**STATED EXERCISE:** Give every line of the material again, exactly as written.

**GIVEN DATA:**
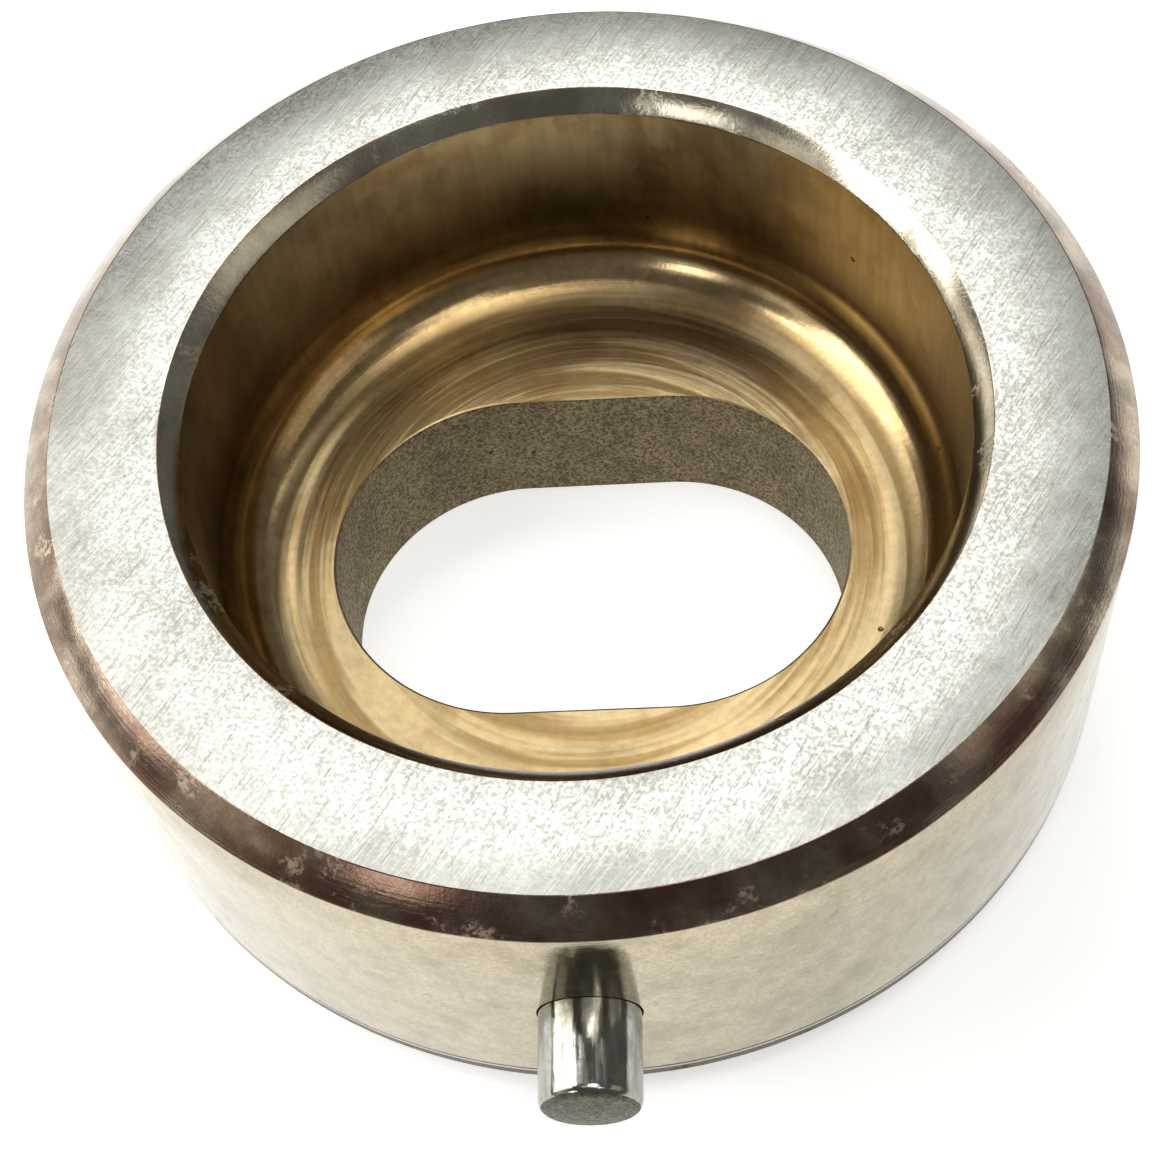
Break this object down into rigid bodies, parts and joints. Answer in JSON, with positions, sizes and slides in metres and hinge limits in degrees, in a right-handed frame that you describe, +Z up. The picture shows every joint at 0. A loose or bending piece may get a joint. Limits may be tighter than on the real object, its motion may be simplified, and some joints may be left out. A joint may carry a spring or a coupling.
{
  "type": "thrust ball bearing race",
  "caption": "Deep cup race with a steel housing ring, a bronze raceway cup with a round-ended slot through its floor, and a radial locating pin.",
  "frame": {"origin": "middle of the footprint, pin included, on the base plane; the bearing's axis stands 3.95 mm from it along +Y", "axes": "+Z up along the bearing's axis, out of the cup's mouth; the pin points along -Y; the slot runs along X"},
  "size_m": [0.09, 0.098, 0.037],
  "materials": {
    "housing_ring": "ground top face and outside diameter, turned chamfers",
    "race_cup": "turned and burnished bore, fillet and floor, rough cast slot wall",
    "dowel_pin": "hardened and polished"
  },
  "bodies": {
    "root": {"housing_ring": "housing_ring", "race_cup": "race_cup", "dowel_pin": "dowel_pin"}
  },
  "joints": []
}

**OUTPUT:**
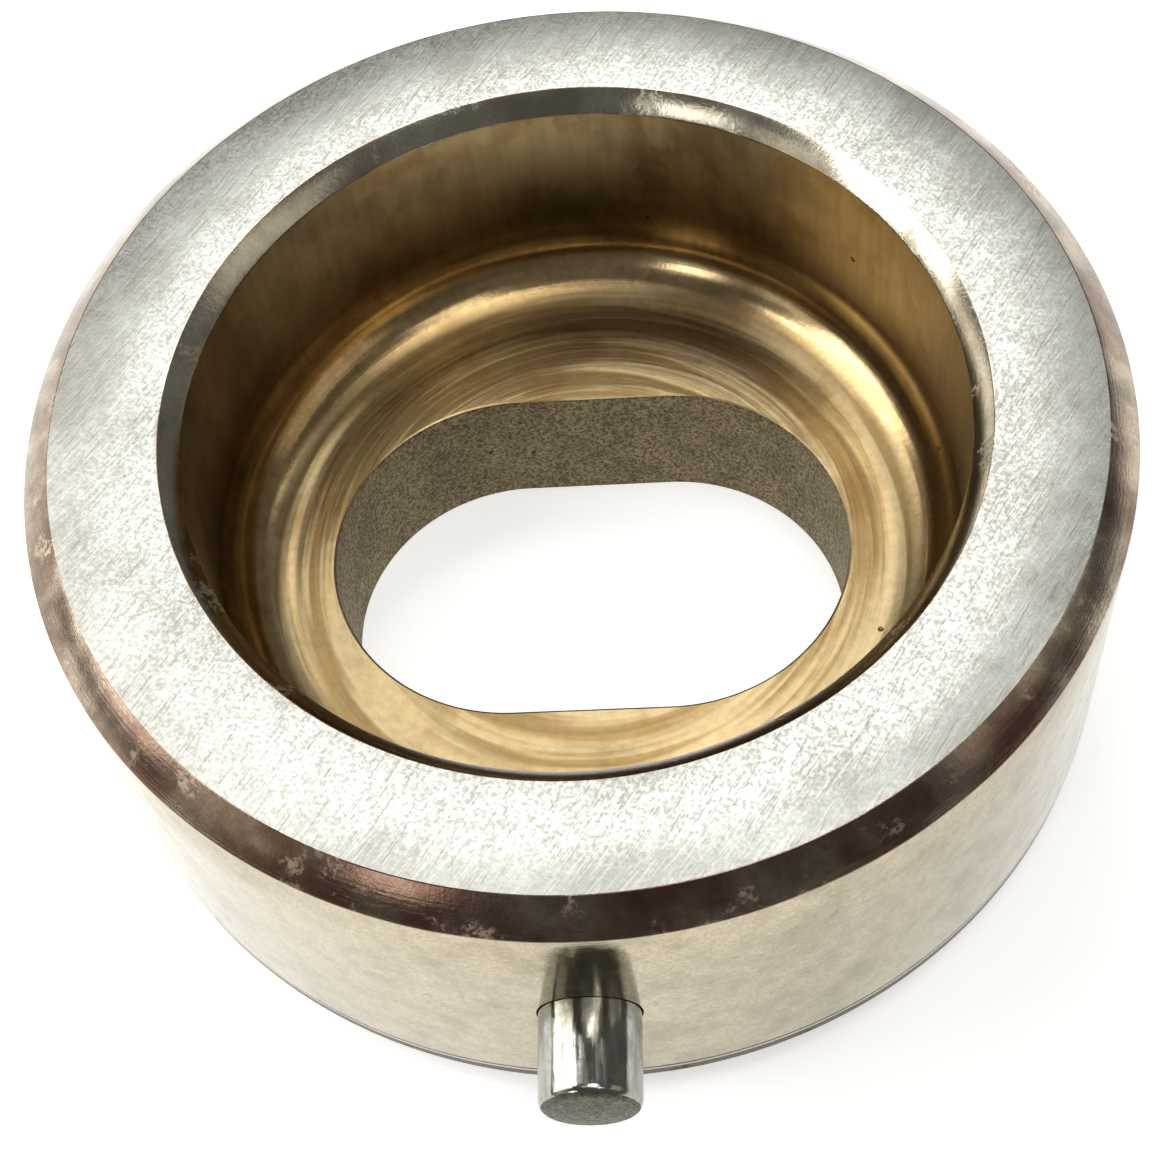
Break this object down into rigid bodies, parts and joints. Answer in JSON, with positions, sizes and slides in metres and hinge limits in degrees, in a right-handed frame that you describe, +Z up. The picture shows every joint at 0. A loose or bending piece may get a joint. Limits may be tighter than on the real object, its motion may be simplified, and some joints may be left out. A joint may carry a spring or a coupling.
{
  "type": "thrust ball bearing race",
  "caption": "Deep cup race with a steel housing ring, a bronze raceway cup with a round-ended slot through its floor, and a radial locating pin.",
  "frame": {"origin": "middle of the footprint, pin included, on the base plane; the bearing's axis stands 3.95 mm from it along +Y", "axes": "+Z up along the bearing's axis, out of the cup's mouth; the pin points along -Y; the slot runs along X"},
  "size_m": [0.09, 0.098, 0.037],
  "materials": {
    "housing_ring": "ground top face and outside diameter, turned chamfers",
    "race_cup": "turned and burnished bore, fillet and floor, rough cast slot wall",
    "dowel_pin": "hardened and polished"
  },
  "bodies": {
    "root": {"housing_ring": "housing_ring", "race_cup": "race_cup", "dowel_pin": "dowel_pin"}
  },
  "joints": []
}